• Job
Give back, exactly as written, the lines from the beginning of the listing through the one that contains "# ---- the tag".
## Start Collected data
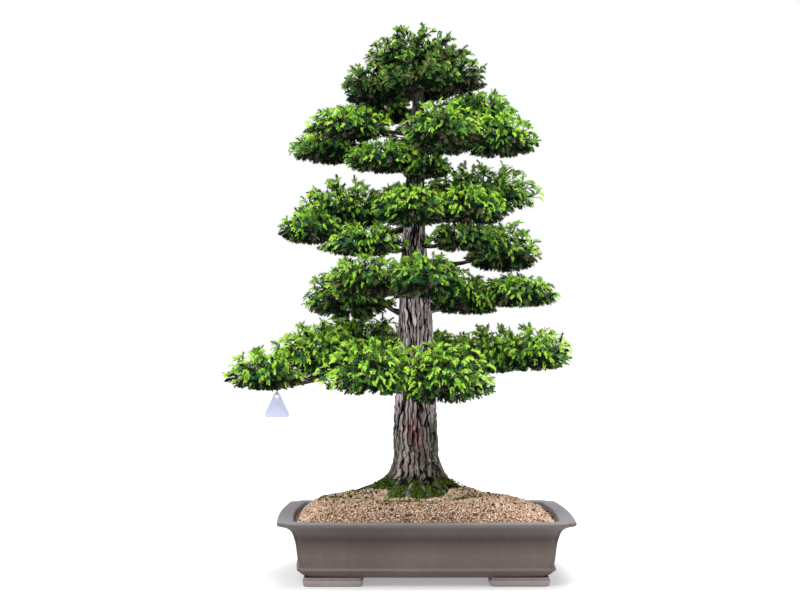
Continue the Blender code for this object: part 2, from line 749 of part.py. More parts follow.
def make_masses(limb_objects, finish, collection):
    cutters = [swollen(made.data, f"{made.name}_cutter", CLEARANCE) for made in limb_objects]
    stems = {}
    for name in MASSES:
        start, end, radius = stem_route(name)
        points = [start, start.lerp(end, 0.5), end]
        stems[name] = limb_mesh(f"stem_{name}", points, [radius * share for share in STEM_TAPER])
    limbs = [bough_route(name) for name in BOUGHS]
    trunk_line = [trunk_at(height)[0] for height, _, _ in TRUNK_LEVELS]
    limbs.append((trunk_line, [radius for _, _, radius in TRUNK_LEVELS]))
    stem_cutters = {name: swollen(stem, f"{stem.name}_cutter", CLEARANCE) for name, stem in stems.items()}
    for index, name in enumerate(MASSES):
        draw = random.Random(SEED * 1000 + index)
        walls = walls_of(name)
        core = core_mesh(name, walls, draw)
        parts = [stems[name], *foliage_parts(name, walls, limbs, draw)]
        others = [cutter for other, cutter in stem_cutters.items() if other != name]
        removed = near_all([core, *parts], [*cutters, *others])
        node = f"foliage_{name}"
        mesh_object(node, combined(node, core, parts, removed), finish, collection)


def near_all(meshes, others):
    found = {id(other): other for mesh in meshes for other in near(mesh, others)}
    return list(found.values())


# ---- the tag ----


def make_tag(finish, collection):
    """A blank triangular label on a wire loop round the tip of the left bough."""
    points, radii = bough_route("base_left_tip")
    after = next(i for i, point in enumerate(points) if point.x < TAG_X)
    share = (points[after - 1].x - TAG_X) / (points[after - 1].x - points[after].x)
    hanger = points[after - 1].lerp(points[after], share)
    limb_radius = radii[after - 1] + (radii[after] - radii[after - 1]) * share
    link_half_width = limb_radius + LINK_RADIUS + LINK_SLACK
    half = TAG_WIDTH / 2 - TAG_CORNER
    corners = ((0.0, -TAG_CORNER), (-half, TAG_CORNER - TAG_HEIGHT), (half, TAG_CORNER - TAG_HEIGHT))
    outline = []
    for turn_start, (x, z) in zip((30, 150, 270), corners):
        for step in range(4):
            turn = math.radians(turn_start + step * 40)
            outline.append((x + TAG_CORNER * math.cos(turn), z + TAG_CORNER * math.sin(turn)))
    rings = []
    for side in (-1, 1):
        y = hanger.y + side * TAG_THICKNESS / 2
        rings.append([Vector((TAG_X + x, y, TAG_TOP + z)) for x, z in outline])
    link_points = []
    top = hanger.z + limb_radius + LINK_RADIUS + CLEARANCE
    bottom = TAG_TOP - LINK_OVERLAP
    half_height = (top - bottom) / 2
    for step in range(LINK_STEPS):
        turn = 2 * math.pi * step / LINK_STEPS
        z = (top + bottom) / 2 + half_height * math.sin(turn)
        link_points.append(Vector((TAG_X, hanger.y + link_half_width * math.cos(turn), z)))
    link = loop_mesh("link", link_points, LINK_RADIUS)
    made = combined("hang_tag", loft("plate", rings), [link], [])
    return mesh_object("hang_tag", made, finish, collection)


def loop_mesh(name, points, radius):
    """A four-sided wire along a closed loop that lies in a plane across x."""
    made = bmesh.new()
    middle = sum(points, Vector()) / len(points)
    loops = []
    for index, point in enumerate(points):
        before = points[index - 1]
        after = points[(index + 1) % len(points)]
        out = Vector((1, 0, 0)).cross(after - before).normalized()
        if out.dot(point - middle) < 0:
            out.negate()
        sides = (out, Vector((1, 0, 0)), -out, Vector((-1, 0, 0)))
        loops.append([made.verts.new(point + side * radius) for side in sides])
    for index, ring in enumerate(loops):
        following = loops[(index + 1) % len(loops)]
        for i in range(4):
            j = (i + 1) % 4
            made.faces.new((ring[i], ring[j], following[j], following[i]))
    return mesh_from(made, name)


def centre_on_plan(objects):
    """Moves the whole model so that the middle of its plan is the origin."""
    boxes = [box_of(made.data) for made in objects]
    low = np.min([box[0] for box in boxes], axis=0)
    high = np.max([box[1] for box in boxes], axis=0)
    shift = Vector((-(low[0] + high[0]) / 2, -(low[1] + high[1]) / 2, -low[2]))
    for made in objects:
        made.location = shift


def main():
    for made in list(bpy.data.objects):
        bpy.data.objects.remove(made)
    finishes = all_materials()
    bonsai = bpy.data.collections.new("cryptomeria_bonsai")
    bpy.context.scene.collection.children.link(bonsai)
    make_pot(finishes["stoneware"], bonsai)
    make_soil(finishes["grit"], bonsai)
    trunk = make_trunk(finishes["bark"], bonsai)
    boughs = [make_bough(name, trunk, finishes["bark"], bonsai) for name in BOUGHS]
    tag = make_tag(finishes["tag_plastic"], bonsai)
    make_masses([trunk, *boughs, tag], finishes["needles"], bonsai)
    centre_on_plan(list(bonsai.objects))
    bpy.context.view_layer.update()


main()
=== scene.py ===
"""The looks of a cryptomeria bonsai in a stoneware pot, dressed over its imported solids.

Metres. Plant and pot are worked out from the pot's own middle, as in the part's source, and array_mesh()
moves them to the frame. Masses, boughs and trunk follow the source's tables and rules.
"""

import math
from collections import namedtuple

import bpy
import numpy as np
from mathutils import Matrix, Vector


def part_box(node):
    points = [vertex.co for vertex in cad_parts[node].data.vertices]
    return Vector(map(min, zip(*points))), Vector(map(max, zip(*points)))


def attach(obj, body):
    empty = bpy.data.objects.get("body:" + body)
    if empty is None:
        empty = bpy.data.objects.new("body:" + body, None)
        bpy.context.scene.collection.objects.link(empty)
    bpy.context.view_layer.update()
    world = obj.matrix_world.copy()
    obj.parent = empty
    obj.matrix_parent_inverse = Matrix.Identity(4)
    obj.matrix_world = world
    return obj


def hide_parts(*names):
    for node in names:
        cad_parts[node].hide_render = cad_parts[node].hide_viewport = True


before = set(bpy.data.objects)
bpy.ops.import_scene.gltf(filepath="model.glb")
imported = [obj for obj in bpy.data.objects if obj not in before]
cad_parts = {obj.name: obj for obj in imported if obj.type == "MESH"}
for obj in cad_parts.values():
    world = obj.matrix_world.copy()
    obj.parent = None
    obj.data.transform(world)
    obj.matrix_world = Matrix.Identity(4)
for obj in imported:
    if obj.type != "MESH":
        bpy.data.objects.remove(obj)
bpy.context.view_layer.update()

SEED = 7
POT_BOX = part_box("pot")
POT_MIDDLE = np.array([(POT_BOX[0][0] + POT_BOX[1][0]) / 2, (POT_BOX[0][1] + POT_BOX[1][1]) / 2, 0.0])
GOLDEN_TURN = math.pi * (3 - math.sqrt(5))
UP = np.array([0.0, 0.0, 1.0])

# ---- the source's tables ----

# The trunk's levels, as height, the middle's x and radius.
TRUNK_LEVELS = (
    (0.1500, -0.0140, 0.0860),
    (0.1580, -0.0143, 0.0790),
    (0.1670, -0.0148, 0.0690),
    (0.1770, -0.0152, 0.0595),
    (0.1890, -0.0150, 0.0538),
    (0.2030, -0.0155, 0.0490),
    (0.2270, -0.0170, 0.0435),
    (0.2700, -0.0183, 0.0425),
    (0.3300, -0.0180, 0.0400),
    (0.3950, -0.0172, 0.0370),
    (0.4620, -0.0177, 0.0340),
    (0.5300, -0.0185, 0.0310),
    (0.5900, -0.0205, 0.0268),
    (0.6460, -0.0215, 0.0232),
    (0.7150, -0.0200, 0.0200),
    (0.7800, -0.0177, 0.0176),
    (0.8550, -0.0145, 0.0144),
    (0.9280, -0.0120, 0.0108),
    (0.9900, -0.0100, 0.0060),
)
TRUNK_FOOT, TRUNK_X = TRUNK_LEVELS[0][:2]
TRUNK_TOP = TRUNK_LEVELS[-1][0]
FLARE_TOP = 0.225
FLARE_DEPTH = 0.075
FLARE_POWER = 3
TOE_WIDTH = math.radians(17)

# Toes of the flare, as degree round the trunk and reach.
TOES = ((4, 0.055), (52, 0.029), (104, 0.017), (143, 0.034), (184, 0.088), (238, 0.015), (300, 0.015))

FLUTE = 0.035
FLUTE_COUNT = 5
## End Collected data
• Worked answer
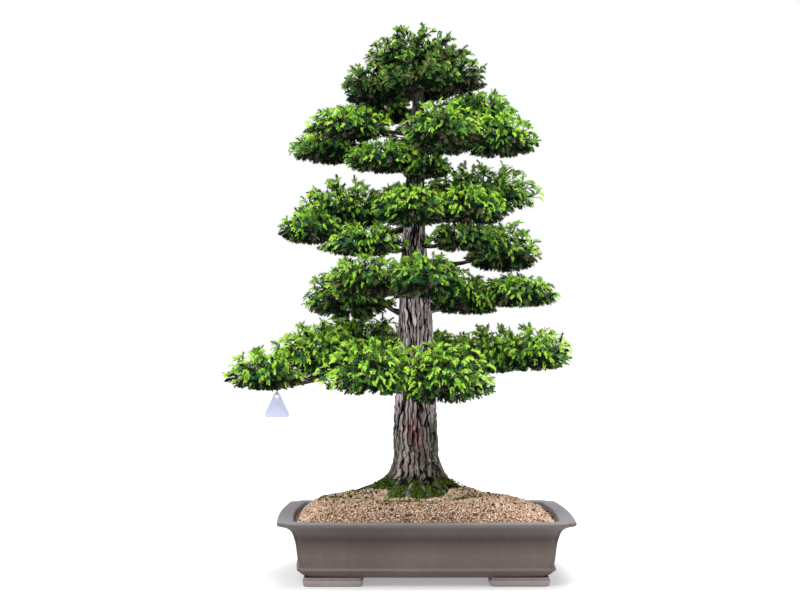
Continue the Blender code for this object: part 2, from line 749 of part.py. More parts follow.
def make_masses(limb_objects, finish, collection):
    cutters = [swollen(made.data, f"{made.name}_cutter", CLEARANCE) for made in limb_objects]
    stems = {}
    for name in MASSES:
        start, end, radius = stem_route(name)
        points = [start, start.lerp(end, 0.5), end]
        stems[name] = limb_mesh(f"stem_{name}", points, [radius * share for share in STEM_TAPER])
    limbs = [bough_route(name) for name in BOUGHS]
    trunk_line = [trunk_at(height)[0] for height, _, _ in TRUNK_LEVELS]
    limbs.append((trunk_line, [radius for _, _, radius in TRUNK_LEVELS]))
    stem_cutters = {name: swollen(stem, f"{stem.name}_cutter", CLEARANCE) for name, stem in stems.items()}
    for index, name in enumerate(MASSES):
        draw = random.Random(SEED * 1000 + index)
        walls = walls_of(name)
        core = core_mesh(name, walls, draw)
        parts = [stems[name], *foliage_parts(name, walls, limbs, draw)]
        others = [cutter for other, cutter in stem_cutters.items() if other != name]
        removed = near_all([core, *parts], [*cutters, *others])
        node = f"foliage_{name}"
        mesh_object(node, combined(node, core, parts, removed), finish, collection)


def near_all(meshes, others):
    found = {id(other): other for mesh in meshes for other in near(mesh, others)}
    return list(found.values())


# ---- the tag ----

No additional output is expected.